Hoptonwood stone with added colour - gilded necklace, red lips and nipples

University of Hull Art Collection

A Roland for an Oliver / Joie de Vivre (1910)

Photo credit: University of Hull Art Collection



Sculpture, Relief


Hoptonwood Stone

Physical Object Description:

Inscribed: O PALE GALILEAN. BUT THESE / THOU SHALT NOT TAKE: THE LAUREL / THE PALM & THE PAEN THE / BREASTS OF THE NYMPHS IN THE BRAKE (text from Swineburne's poem 'Hymn to Prosperine') and with a symbol of an eye in a hand, on back


94.6 x 68 x 13.3 cm


Presented by the Contemporary Art Society, 1976

Ownership history:

Purchased from the Chenil Gallery by Roger Fry (1866-1934) and Robert Ross (1869-1918) for the Contemporary Art Society (as 'Two Bas-Reliefs'; with Crucifixion; presented to Tate, 1920), 1911; presented to the University of Hull Art Collection, 1976
In 1910 Eric Gill made a pair of carved bas-reliefs.

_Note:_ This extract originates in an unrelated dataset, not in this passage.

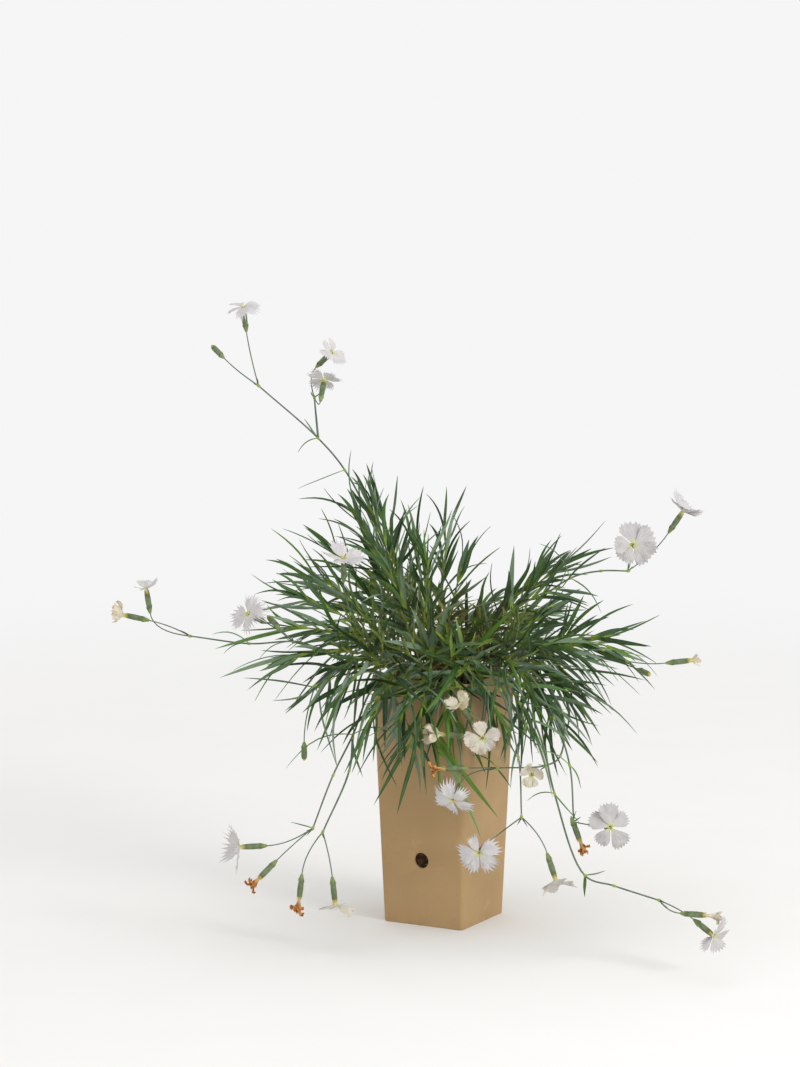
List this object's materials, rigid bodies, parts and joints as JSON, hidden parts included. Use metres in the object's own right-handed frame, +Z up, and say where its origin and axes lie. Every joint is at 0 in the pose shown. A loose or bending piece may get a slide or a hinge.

The Crucifixion and A Roland for an Oliver were exhibited at the Chenil Gallery, London in January 1911 and they were both acquired by Robert Ross and Roger Fry for the new Contemporary Art Society, which they had co-founded and were on its Executive Committee. The Crucifixion is incised on the back with the symbol of an eye on a hand; on the front, to left and right of the upright of the cross, in Greek from the biblical gospel of Matthew 19 : 12; and on the upright itself is a Latin inscription from the biblical Psalm 146 : 10. A Roland for an Oliver - a phrase that means tit for tat, an evenly matched contest - referring to its pair of a naked male (Christ) - depicts a nude woman and bears an inscription from Swinburne's Hymn to Proserpine, lines 35 and 23–4. Gill's working title for them were 'Schmerz' (agony) and 'Joie' (ecstasy). It has been said that one is a symbol of renunciation and the other a symbol of acceptance. The Crucifixion (1910) was accepted by the Tate Gallery in 1920 but A Roland for an Oliver (1910) was not accepted for presentation by the CAS until 1976 when University of Hull Art Collection took it on.